- _Dataset content_:
___
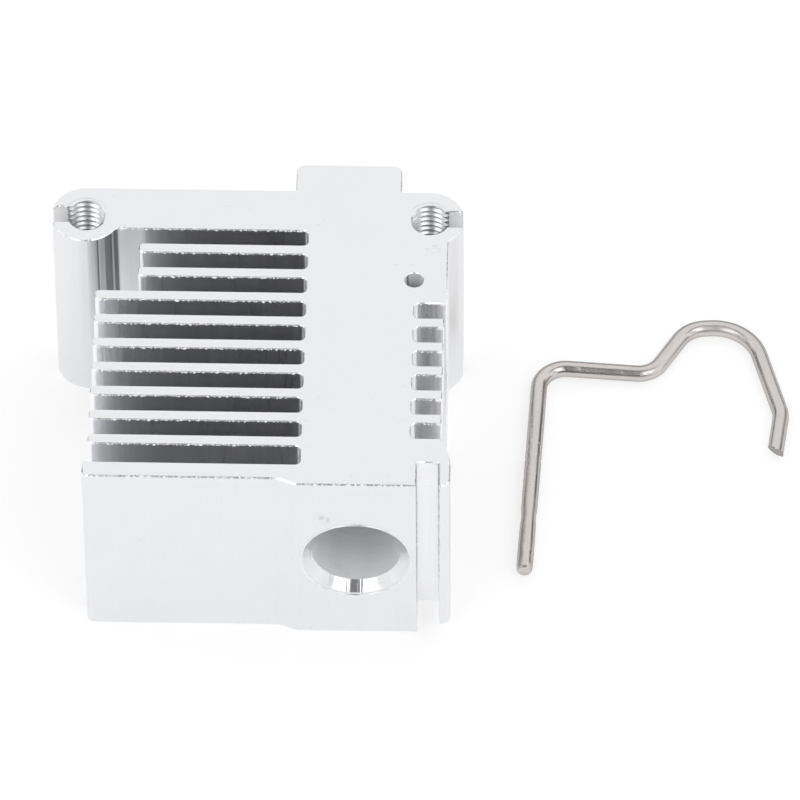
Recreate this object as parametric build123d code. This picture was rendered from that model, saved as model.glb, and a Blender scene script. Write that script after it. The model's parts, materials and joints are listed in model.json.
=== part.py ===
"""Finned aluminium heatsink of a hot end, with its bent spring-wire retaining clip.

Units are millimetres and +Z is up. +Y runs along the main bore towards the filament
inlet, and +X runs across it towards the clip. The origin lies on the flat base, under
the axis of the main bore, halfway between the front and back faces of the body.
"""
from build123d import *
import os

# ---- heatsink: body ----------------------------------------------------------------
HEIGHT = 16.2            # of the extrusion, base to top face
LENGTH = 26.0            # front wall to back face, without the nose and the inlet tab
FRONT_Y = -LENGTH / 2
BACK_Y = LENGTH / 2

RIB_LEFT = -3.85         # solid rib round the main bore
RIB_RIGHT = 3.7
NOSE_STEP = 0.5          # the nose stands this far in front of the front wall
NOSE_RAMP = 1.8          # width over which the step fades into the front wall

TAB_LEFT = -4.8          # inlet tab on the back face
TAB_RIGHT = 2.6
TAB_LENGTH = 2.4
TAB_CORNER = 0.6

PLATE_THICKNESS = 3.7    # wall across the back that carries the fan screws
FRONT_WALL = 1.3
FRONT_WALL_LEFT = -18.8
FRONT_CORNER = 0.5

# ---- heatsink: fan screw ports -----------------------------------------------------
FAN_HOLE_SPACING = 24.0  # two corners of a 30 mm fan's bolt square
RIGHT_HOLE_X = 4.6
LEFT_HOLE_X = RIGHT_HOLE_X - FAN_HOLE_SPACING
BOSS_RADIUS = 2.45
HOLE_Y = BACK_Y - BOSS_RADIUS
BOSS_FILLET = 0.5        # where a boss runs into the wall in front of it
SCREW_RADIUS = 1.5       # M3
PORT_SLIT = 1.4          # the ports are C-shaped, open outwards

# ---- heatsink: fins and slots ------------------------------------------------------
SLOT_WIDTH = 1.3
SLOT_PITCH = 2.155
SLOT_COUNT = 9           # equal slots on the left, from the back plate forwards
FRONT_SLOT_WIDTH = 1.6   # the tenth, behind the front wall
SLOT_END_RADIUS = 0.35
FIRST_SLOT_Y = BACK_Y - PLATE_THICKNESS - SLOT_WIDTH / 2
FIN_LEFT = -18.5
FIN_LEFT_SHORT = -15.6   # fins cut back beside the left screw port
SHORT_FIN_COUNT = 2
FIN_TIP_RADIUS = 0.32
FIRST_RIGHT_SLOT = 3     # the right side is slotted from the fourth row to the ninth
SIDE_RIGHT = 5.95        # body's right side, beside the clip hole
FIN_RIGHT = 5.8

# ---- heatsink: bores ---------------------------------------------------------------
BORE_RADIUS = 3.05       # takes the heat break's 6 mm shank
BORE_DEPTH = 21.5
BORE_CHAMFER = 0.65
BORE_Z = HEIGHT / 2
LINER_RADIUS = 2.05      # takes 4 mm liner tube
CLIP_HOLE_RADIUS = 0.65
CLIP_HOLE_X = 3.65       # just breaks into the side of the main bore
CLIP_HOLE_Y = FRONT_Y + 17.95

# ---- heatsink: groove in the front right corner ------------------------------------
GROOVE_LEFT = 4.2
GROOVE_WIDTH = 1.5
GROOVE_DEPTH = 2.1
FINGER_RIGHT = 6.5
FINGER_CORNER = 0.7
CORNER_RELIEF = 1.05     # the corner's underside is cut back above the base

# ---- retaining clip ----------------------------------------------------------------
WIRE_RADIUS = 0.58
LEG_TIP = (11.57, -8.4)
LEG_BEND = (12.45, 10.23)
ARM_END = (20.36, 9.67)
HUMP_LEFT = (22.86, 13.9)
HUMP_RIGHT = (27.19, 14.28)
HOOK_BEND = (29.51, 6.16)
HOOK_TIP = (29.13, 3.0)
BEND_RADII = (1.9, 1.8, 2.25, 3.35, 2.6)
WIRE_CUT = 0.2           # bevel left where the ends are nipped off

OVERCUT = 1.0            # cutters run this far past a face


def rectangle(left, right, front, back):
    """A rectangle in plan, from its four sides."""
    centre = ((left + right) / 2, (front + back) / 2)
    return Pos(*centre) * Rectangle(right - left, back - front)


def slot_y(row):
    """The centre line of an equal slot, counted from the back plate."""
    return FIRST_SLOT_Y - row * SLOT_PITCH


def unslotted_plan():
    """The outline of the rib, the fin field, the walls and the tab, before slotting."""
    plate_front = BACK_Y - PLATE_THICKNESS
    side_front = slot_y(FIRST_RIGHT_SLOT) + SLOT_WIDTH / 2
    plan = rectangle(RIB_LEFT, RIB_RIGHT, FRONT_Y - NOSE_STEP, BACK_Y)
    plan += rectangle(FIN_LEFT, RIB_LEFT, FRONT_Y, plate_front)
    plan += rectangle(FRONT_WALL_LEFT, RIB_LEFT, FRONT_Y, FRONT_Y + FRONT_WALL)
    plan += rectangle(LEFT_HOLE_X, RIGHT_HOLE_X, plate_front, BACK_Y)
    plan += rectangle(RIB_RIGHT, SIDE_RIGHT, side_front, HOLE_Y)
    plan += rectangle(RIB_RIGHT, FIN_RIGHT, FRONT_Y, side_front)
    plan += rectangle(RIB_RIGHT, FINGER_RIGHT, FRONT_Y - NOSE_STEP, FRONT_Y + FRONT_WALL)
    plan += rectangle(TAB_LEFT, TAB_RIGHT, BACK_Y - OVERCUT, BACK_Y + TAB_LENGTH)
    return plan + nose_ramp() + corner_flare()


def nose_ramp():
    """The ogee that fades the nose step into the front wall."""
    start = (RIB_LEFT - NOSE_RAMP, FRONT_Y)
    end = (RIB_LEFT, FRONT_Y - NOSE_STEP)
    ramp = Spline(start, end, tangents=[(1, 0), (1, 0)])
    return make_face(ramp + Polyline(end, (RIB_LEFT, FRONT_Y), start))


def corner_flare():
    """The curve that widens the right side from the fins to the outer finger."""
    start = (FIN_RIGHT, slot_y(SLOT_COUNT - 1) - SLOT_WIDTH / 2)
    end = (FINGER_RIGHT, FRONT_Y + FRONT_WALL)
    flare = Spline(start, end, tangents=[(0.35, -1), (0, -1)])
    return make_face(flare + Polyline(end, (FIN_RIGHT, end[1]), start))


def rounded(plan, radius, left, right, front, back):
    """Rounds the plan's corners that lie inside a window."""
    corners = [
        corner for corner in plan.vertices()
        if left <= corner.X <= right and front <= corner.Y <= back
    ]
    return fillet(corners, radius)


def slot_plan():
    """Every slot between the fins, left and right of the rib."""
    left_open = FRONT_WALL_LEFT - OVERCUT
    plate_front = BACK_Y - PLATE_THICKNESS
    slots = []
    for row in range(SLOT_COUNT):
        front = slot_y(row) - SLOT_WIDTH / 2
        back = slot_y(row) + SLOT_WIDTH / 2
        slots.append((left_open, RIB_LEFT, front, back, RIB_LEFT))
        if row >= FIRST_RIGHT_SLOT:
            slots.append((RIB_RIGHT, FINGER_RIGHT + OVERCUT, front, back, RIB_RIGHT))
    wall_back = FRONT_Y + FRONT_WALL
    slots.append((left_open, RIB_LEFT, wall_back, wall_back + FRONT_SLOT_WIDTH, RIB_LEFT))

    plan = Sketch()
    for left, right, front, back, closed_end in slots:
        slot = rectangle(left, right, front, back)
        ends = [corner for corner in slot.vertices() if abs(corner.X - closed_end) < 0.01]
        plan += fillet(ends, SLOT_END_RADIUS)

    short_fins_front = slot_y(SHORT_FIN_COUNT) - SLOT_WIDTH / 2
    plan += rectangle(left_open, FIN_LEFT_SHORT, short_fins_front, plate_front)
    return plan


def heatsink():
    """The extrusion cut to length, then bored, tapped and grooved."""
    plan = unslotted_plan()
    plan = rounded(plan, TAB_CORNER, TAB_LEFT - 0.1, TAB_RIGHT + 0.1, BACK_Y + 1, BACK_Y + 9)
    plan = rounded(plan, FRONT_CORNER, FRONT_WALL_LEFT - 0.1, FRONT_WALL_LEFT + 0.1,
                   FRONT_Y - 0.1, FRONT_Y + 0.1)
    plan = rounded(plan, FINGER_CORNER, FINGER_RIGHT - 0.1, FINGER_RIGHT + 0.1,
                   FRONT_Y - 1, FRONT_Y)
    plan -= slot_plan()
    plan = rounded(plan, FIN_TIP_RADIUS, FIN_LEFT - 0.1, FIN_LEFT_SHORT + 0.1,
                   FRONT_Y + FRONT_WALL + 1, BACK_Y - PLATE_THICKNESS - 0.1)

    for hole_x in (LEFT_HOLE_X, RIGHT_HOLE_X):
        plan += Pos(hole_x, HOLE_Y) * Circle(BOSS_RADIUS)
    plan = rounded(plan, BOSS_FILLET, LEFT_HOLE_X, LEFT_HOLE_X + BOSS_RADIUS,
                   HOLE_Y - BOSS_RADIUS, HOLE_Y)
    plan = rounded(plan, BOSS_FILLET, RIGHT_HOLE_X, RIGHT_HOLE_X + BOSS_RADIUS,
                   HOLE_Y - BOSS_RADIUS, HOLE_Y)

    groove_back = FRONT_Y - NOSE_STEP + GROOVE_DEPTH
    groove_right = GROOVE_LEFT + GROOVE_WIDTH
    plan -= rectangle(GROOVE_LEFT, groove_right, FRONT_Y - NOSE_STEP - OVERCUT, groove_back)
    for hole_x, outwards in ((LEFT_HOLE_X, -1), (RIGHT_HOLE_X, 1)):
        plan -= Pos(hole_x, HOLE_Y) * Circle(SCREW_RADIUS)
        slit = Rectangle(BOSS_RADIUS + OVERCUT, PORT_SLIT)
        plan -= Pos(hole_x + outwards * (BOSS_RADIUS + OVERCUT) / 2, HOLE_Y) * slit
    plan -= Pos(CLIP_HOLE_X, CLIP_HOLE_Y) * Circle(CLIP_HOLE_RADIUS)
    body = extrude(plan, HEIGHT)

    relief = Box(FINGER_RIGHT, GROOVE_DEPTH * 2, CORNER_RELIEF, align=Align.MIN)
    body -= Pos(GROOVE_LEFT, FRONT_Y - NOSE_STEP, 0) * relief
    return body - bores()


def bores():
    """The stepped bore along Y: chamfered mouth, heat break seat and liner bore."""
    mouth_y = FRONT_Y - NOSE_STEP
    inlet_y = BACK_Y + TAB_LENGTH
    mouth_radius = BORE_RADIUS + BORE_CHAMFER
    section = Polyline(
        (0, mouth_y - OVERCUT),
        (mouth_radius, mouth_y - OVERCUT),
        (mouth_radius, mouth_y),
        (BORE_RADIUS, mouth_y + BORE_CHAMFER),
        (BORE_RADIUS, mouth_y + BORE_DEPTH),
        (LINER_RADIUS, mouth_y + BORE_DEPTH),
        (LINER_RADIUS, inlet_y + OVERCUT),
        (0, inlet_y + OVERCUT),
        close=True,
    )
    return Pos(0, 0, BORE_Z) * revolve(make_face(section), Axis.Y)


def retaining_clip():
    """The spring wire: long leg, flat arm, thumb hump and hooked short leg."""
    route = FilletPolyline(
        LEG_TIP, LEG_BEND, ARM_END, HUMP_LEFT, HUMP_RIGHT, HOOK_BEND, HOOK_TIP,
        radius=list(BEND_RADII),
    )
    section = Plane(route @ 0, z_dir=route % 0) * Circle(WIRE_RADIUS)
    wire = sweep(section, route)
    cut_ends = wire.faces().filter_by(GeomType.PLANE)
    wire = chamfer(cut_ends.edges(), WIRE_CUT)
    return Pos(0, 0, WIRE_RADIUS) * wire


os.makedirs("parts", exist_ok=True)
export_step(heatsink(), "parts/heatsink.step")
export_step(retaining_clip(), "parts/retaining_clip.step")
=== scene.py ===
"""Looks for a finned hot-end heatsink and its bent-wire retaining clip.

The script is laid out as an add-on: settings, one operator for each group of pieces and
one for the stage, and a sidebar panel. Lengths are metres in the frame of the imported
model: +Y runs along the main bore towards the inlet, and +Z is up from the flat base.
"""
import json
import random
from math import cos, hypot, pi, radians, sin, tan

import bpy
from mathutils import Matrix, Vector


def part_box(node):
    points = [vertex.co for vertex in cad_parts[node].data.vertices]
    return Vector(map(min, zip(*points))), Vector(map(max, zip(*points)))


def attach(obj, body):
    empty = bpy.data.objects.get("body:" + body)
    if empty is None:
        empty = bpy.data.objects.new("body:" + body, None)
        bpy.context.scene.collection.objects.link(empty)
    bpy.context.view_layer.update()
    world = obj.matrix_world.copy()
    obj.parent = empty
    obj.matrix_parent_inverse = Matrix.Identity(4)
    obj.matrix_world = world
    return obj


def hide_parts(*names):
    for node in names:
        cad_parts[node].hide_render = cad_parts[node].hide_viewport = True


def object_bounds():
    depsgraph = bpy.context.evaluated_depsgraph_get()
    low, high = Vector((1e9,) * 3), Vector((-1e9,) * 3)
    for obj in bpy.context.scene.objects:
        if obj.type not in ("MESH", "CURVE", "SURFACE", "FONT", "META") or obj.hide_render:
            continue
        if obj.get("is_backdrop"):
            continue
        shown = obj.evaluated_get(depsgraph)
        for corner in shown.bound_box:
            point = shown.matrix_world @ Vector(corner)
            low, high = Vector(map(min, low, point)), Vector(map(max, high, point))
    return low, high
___
- _Aim of the exercise_: Extract the run of lines that opens with the line containing "return Pos(0, 0, WIRE_RADIUS) * wire" and closes with the line containing "from mathutils import Matrix, Vector"; reproduce it exactly and add nothing.

- _Task response_:
    return Pos(0, 0, WIRE_RADIUS) * wire


os.makedirs("parts", exist_ok=True)
export_step(heatsink(), "parts/heatsink.step")
export_step(retaining_clip(), "parts/retaining_clip.step")
=== scene.py ===
"""Looks for a finned hot-end heatsink and its bent-wire retaining clip.

The script is laid out as an add-on: settings, one operator for each group of pieces and
one for the stage, and a sidebar panel. Lengths are metres in the frame of the imported
model: +Y runs along the main bore towards the inlet, and +Z is up from the flat base.
"""
import json
import random
from math import cos, hypot, pi, radians, sin, tan

import bpy
from mathutils import Matrix, Vector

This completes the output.